Doing “SEW” good to feel “SEW” good. The great thing about doing little projects like this, being generous and helpful with our sewing skills can make us feel REALLY GOOD. Such a deal. You do good/you feel good. What a wonderful way for us to spend our third date.
Okay my dear friends, our time is up. Did you have a good time? I sure did. In case you are wondering, I think you ABSOLUTELY are relationship material. Next week I can’t wait to tell you about Guatemala (my friend Ann said, “Kristi I read your blogs and don’t see any mention of Guatemala. When are you going to talk about Guatemala????…..Next week, Ann). Also, we will spend a little time being dutiful and go for a car ride. Can’t wait to see you. Before I sign off I have a couple of quotes to share……
First: “Your playing small does not serve the world. There is nothing enlightened about shrinking so that other people will not feel insecure around you. We are all meant to shine, as children do. We were born to make manifest the glory of God that is within us” Marianne Williamson in “A Return To Love”

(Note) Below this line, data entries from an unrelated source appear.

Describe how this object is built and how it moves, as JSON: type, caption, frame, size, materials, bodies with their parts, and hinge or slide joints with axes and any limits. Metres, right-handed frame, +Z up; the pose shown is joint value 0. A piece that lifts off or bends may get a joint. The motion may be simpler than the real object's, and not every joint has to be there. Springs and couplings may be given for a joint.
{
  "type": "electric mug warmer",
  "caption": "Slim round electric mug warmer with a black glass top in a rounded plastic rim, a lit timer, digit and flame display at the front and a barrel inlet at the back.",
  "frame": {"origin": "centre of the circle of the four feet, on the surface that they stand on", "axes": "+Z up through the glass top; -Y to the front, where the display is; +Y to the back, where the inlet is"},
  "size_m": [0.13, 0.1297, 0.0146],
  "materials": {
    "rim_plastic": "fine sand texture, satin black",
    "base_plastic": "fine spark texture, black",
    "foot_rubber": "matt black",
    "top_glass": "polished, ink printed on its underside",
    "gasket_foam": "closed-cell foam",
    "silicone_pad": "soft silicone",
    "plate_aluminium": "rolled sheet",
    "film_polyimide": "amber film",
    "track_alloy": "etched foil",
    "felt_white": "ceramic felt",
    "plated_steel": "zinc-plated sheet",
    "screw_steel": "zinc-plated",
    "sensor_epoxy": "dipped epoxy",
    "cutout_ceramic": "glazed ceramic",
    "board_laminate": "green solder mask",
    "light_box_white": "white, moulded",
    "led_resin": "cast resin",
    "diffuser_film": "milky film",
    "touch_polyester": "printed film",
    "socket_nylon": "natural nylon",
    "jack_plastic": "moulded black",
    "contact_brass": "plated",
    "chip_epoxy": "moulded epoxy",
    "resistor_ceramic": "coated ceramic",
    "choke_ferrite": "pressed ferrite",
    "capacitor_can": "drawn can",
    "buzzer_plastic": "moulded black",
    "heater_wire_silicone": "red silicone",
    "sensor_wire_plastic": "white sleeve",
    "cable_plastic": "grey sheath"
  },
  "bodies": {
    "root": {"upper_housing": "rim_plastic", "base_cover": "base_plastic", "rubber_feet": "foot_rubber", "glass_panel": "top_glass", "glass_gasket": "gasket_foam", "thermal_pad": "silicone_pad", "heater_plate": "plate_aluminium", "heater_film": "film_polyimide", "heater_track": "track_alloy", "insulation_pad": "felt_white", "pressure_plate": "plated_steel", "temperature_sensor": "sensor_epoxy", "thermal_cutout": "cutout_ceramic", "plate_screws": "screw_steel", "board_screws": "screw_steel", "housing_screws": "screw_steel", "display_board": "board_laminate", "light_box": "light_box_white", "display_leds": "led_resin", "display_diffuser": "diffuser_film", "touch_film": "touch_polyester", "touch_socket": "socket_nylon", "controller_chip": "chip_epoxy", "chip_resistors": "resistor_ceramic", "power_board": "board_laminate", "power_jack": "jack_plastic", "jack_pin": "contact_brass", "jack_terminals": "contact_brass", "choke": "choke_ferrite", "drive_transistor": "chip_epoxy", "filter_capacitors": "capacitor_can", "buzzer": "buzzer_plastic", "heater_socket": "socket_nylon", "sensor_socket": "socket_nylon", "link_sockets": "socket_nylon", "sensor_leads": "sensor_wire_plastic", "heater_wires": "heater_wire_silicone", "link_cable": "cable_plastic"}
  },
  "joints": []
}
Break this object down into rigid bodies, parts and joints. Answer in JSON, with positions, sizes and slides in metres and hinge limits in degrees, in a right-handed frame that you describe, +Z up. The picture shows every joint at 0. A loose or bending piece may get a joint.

Second: “No one after lighting a lamp puts it in a cellar or under a basket, but on a stand, so that those who enter may see the light.” The Book of Luke
Third: “Burn Baby, Burn!…. .Every flame breaks another chain. So, Burn Baby, Burn!” song by Bill Frederick
One last thing. As I re-read this post I decided it’s time to tell you that I am a woman of faith. It kind of leaks out all over the place and knowing this information might be helpful. HOWEVER, it is super important to me that we don’t use this knowledge to draw lines that could somehow separate us. Being divided or in boxes doesn’t suit me and is not how I want to write, sew or relate to you, my dear ones. However, it’s also good for you to know who I REALLY am. And faith is part of me. Have a great week and I will talk to you soon.